DHAKA : After four days of a transport strike over a fuel price hike, export and import through maritime and land ports in Bangladesh came to a grinding halt.

The companies transported goods in their own vehicles or alternative transport on a limited scale, according to the exporters and people at Bhomra, Benapole, Sonamasjid and Chirirbandar land ports.

Truckers continued the strike for the fourth day, demanding a reversal of the 23 percent hike in diesel prices, although bus and launch operators resumed services after the government raised fares. Owners and workers of trucks, covered vans and other freight vehicles met with the government to discuss a possible end to their ongoing strike on Monday night. After two hours of talks with the government, truckers called off their protest.   

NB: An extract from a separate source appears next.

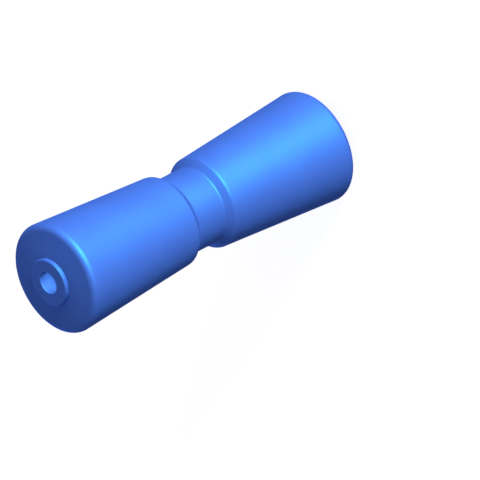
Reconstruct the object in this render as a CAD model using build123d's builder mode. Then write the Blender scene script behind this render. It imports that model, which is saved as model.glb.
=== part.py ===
"""Keel roller of a boat trailer, moulded in one piece, standing on one end.

Two equal halves flare from a necked groove, where the boat's keel runs, to rounded rims. Each end
face is a shallow cone with a flat boss in its middle, and a bore for the spindle runs right through.

Millimetres. Origin at the middle of the lower boss's face, +Z up along the spindle's axis.
"""

import os

from build123d import *

# Length, over the faces of the two bosses: 8 inches
roller_length = 203.2

# Bore, for a half-inch spindle on which the roller turns freely
spindle_diameter = 12.7
spindle_clearance = 0.05

# Boss, the washer face round each mouth of the bore; it stands straight on the end face, with no radius
boss_diameter = 27.3
boss_height = 2.4
boss_edge_radius = 0.8

# End face, which falls back from the boss's foot to the rim
end_face_fall = 2.1

# Rim: the diameter is where flare and end face would meet, 63.5 (2 1/2 inches) over the rounding
rim_diameter = 64.0
rim_radius = 3.6

# Shoulder, the small end of each flare
shoulder_diameter = 52.4
shoulder_radius = 2.2

# Groove round the middle: a straight neck between two sloped walls
groove_depth = 4.1
neck_length = 19.7
groove_wall_run = 3.8
neck_radius = 1.4

# Radii and heights above the middle of the roller, from the sizes above
bore_radius = spindle_diameter / 2 + spindle_clearance
boss_outer = boss_diameter / 2
rim_outer = rim_diameter / 2
shoulder_outer = shoulder_diameter / 2
neck_outer = shoulder_outer - groove_depth
boss_face = roller_length / 2
boss_foot = boss_face - boss_height
rim_height = boss_foot - end_face_fall
neck_end = neck_length / 2
shoulder_height = neck_end + groove_wall_run

os.makedirs("parts", exist_ok=True)

# The section stands on the spindle's axis, with its own zero at the middle of the roller
middle = Plane.XY.offset(roller_length / 2)
section = Plane(origin=middle.origin, x_dir=(1, 0, 0), z_dir=(0, -1, 0))

with BuildPart() as roller:
    # Upper half: neck, groove wall, flare, rim, end face and boss, turned about the axis
    with BuildSketch(section):
        with BuildLine():
            outline = FilletPolyline(
                (neck_outer, 0),
                (neck_outer, neck_end),
                (shoulder_outer, shoulder_height),
                (rim_outer, rim_height),
                (boss_outer, boss_foot),
                (boss_outer, boss_face),
                (0, boss_face),
                radius=[neck_radius, shoulder_radius, rim_radius, 0, boss_edge_radius],
            )
            Polyline(outline @ 1, (0, 0), outline @ 0)
        make_face()
    revolve(axis=Axis.Z)

    # Lower half, alike
    mirror(about=middle)

    # Bore, from boss to boss
    Hole(radius=bore_radius)

roller.part.label = "roller"
export_step(roller.part, "parts/roller.step")

print(f"roller: {roller.part.volume / 1000:.1f} cm3, {roller.part.bounding_box().size}")
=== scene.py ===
"""Looks of a boat trailer's keel roller: moulded polyurethane, a pale floor, soft lamps and the camera.

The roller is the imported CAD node, and nothing is added to it. Metres. It stands on z = 0, bore upright.
"""

import math

import bpy
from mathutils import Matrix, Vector


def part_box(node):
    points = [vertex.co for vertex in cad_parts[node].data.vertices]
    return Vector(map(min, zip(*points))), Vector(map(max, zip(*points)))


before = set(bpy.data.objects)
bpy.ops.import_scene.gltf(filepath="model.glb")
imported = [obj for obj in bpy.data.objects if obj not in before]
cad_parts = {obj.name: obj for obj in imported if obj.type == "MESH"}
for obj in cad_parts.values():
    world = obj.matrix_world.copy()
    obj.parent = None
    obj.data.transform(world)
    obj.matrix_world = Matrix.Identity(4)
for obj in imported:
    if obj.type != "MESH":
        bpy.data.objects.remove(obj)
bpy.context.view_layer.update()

MM = 0.001
WHITE = "#ffffff"

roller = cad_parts["roller"]
low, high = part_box("roller")
middle = (low + high) / 2
roller_length = high.z - low.z


def linear(hex_colour):
    """Turns an sRGB hex colour into the linear colour that a socket takes."""
    channels = [int(hex_colour[i : i + 2], 16) / 255 for i in (1, 3, 5)]
    return [c / 12.92 if c <= 0.04045 else ((c + 0.055) / 1.055) ** 2.4 for c in channels] + [1.0]


def add(tree, kind, settings=None, inputs=None, links=None):
    """Adds a node with its settings, and sets or links its inputs, by name or by number."""
    node = tree.nodes.new(kind)
    for name, value in (settings or {}).items():
        setattr(node, name, value)
    for name, value in (inputs or {}).items():
        node.inputs[name].default_value = value
    for name, output in (links or {}).items():
        tree.links.new(output, node.inputs[name])
    return node


def emptied(owner):
    """Gives a new material or world an empty node tree, and returns the tree."""
    owner.use_nodes = True
    owner.node_tree.nodes.clear()
    return owner.node_tree


# Moulded polyurethane, dyed blue right through. The eye sees a smooth, close skin with a soft, wide sheen.
DYE = "#547bed"
DYE_DEEP = "#4e75e7"

# The dye clouds a little, over about 2 cm, where the melt flowed into the mould
DYE_CLOUD = 22 * MM

# A small metallic share keeps the sheen as blue as the skin, where a plain plastic's would be white at the
# edges. The grazing blue tints that share there.
METALLIC_SHARE = 0.12
GRAZING_BLUE = "#5684b4"
POLYURETHANE_IOR = 1.5

# The sheen changes with the clouds. The noise has most of its values between its low and its high.
NOISE_LOW = 0.3
NOISE_HIGH = 0.7
SMOOTHEST = 0.55
ROUGHEST = 0.59

# The mould's own grain is some 0.4 mm wide, less than a pixel, so it is drawn four times as wide to show
MOULD_GRAIN = 0.4 * MM
DRAWN_GRAIN = 4 * MOULD_GRAIN
DRAWN_GRAIN_HEIGHT = 0.1 * MM


def moulded_polyurethane():
    """The roller's one material: clouded dye, a sheen that follows the clouds, and a fine grain."""
    material = bpy.data.materials.new("moulded polyurethane")
    tree = emptied(material)
    place = add(tree, "ShaderNodeTexCoord").outputs["Object"]

    cloud = add(
        tree, "ShaderNodeTexNoise",
        inputs={"Scale": 1 / DYE_CLOUD, "Detail": 3.0, "Roughness": 0.55},
        links={"Vector": place},
    )
    dye = add(
        tree, "ShaderNodeMix", {"data_type": "RGBA"},
        inputs={"A": linear(DYE_DEEP), "B": linear(DYE)},
        links={"Factor": cloud.outputs["Fac"]},
    )
    sheen = add(
        tree, "ShaderNodeMapRange",
        inputs={"From Min": NOISE_LOW, "From Max": NOISE_HIGH, "To Min": SMOOTHEST, "To Max": ROUGHEST},
        links={"Value": cloud.outputs["Fac"]},
    )
    grain = add(
        tree, "ShaderNodeTexNoise",
        inputs={"Scale": 1 / DRAWN_GRAIN, "Detail": 2.0, "Roughness": 0.6},
        links={"Vector": place},
    )
    skin = add(
        tree, "ShaderNodeBump",
        inputs={"Strength": 1.0, "Distance": DRAWN_GRAIN_HEIGHT},
        links={"Height": grain.outputs["Fac"]},
    )
    polyurethane = add(
        tree, "ShaderNodeBsdfPrincipled",
        inputs={
            "Metallic": METALLIC_SHARE,
            "IOR": POLYURETHANE_IOR,
            "Specular IOR Level": 0.0,
            "Specular Tint": linear(GRAZING_BLUE),
        },
        links={
            "Base Color": dye.outputs["Result"],
            "Roughness": sheen.outputs["Result"],
            "Normal": skin.outputs["Normal"],
        },
    )
    add(tree, "ShaderNodeOutputMaterial", links={"Surface": polyurethane.outputs["BSDF"]})
    return material


roller.data.materials.clear()
roller.data.materials.append(moulded_polyurethane())


# Matt white board, the floor. The eye sees plain white, with a faint soft shadow of the roller.
# The board is a little blue, which keeps that shadow plain under the warm light of the room.
BOARD = "#d4d3db"
BOARD_GLOW = 0.85
FLOOR_SIZE = 40 * roller_length


def seen_directly(tree):
    """1 for rays from the camera and those that metal or glass passes on, 0 for the light on the roller."""
    rays = add(tree, "ShaderNodeLightPath").outputs
    camera_or_metal = add(
        tree, "ShaderNodeMath", {"operation": "MAXIMUM"},
        links={0: rays["Is Camera Ray"], 1: rays["Is Glossy Ray"]},
    )
    any_of_three = add(
        tree, "ShaderNodeMath", {"operation": "MAXIMUM"},
        links={0: camera_or_metal.outputs["Value"], 1: rays["Is Transmission Ray"]},
    )
    return any_of_three.outputs["Value"]


def matt_board():
    """Board that takes the roller's shadow, with a glow that only the camera, metal and glass see."""
    material = bpy.data.materials.new("matt board")
    tree = emptied(material)
    board = add(tree, "ShaderNodeBsdfDiffuse", inputs={"Color": linear(BOARD)})
    strength = add(
        tree, "ShaderNodeMath", {"operation": "MULTIPLY"},
        inputs={1: BOARD_GLOW},
        links={0: seen_directly(tree)},
    )
    glow = add(tree, "ShaderNodeEmission", links={"Strength": strength.outputs["Value"]})
    both = add(tree, "ShaderNodeAddShader", links={0: board.outputs["BSDF"], 1: glow.outputs["Emission"]})
    add(tree, "ShaderNodeOutputMaterial", links={"Surface": both.outputs["Shader"]})
    return material


bpy.ops.object.select_all(action="DESELECT")
bpy.ops.mesh.primitive_plane_add(size=FLOOR_SIZE)
floor = bpy.context.object
floor.name = "floor"
floor.data.materials.append(matt_board())


# Room: dim, faintly warm light from all round, and white where the camera sees past the floor
ROOM_LIGHT = "#696b63"


def pale_room():
    """The world round the roller and the floor."""
    world = bpy.data.worlds.new("room")
    tree = emptied(world)
    colour = add(
        tree, "ShaderNodeMix", {"data_type": "RGBA"},
        inputs={"A": linear(ROOM_LIGHT), "B": linear(WHITE)},
        links={"Factor": seen_directly(tree)},
    )
    walls = add(tree, "ShaderNodeBackground", links={"Color": colour.outputs["Result"]})
    add(tree, "ShaderNodeOutputWorld", links={"Surface": walls.outputs["Background"]})
    return world


bpy.context.scene.world = pale_room()


def outward(azimuth, elevation):
    """Unit vector away from the roller, by degrees round from the camera's side and up from level."""
    azimuth, elevation = math.radians(azimuth), math.radians(elevation)
    level = math.cos(elevation)
    return Vector((math.sin(azimuth) * level, -math.cos(azimuth) * level, math.sin(elevation)))


def softbox(name, azimuth, elevation, distance, size, power, colour=WHITE, aim=middle, passed_on=True):
    """A square lamp that faces its aim. Light that isn't passed on ends where it first lands."""
    light = bpy.data.lights.new(name, "AREA")
    light.size = size
    light.energy = power
    light.color = linear(colour)[:3]
    if not passed_on:
        light.cycles.max_bounces = 0
    box = bpy.data.objects.new(name, light)
    bpy.context.scene.collection.objects.link(box)
    towards = outward(azimuth, elevation)
    box.location = aim + distance * towards
    box.rotation_mode = "QUATERNION"
    box.rotation_quaternion = towards.to_track_quat("Z", "Y")
    return box


# Key lamp, right of the camera and a little above the roller's middle
DAYLIGHT = "#fdfdff"

# Its light isn't passed on, so the boss's foot and the groove stay as plain as in the photograph
softbox(
    "key", azimuth=24, elevation=6.5, distance=4.0, size=1.0, power=148.0,
    colour=DAYLIGHT, passed_on=False,
)

# Top lamp, dim, for the end face
softbox("top", azimuth=0, elevation=90, distance=1.6, size=0.8, power=0.84)

# Fill lamp, dim, behind the roller, so that its far side isn't flat
softbox("fill", azimuth=190, elevation=0, distance=1.6, size=0.2, power=12.0)

# Gloss lamp, beside the key lamp, which shows in the sheen alone, as the pale streak along each half
STREAK_CYAN = "#56ffc4"

gloss_lamp = softbox(
    "gloss", azimuth=22, elevation=5, distance=4.0, size=0.6, power=1810.0,
    colour=STREAK_CYAN, passed_on=False,
)
gloss_lamp.visible_diffuse = False

# Bore lamp, a grain of light inside the upper mouth, so that the wall of the bore shows its colour
BORE_CYAN = "#d6ffe8"
BORE_LAMP_DEPTH = 5 * MM
BORE_LAMP_SPREAD = 100

inside_mouth = Vector((middle.x, middle.y, high.z - BORE_LAMP_DEPTH))
bore_lamp = softbox(
    "bore", azimuth=16, elevation=0, distance=5 * MM, size=3 * MM, power=0.0007,
    colour=BORE_CYAN, aim=inside_mouth, passed_on=False,
)
bore_lamp.data.spread = math.radians(BORE_LAMP_SPREAD)
bore_lamp.visible_camera = False


# Camera: the photograph's view, from above the roller's near end, rolled so that the roller lies aslant
PICTURE_PIXELS = 480
PIXELS_PER_MM = 1.861
VIEW_ELEVATION = 35.8
VIEW_ROLL = -117.45
CAMERA_DISTANCE = 1.0

# The pixel at which the roller's middle lies, from the picture's upper left corner
ROLLER_MIDDLE_PIXEL = (184.35, 212.35)

pixel = MM / PIXELS_PER_MM

camera_data = bpy.data.cameras.new("camera")
camera_data.type = "ORTHO"
camera_data.ortho_scale = PICTURE_PIXELS * pixel
camera = bpy.data.objects.new("camera", camera_data)
bpy.context.scene.collection.objects.link(camera)
bpy.context.scene.camera = camera

# In this order the camera is rolled first, while it looks straight down, and then tilted up
camera.rotation_mode = "ZYX"
camera.rotation_euler = (math.radians(90 - VIEW_ELEVATION), 0.0, math.radians(VIEW_ROLL))
turn = camera.rotation_euler.to_matrix()
right, up = turn.col[0], turn.col[1]
off_right = (PICTURE_PIXELS / 2 - ROLLER_MIDDLE_PIXEL[0]) * pixel
off_up = (ROLLER_MIDDLE_PIXEL[1] - PICTURE_PIXELS / 2) * pixel
facing_roller = middle + CAMERA_DISTANCE * outward(0, VIEW_ELEVATION)
camera.location = facing_roller + off_right * right + off_up * up

bpy.context.scene.view_settings.view_transform = "Standard"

The strike hampered goods transport after it began on Friday, said Syed Nazrul Islam, first vice-president of largest exporting sector apparel’s group BGMEA. The industry also depends on import for production, but the imported raw materials are not coming to the factories due to the strike.

About 1,600 trucks transport goods of the garment sector daily. Some companies have their own trucks or covered vans, while the others depend on transport services.

The garment exporters have orders worth $1.5 billion to deliver daily in November and the strike hampered exports of products worth $6 billion until Monday, according to Nazrul. Many imported goods are stuck at the port.

Mamun Kabir Tarafder, a deputy director of Benapole Land Port Authority, said loading and unloading was normal, but a logjam of goods was created as no trucks left.

About 500 trucks transport goods, mostly machineries and garment raw materials, to and from the port daily, according to him.

Azim Uddin Gazi, general secretary of Benapole Transport Owners Association, said 350 trucks entered the port on Monday.

Mostafizur Rahman Nasim, general secretary of Bhomra Land Port C&F Agents Association, said the importers are currently bringing onions, stones, vegetables and spices, among other products. About 300 trucks have been stuck in the port due to the strike, while many goods are awaiting delivery.

“The suspension of loading and unloading is leading to losses and hampering normal operations at the port. Goods are coming from India, but they are not leaving the port.”

Officials said the strike has created a logjam at Sonamasjid Land Port, but has not affected Hili Land Port.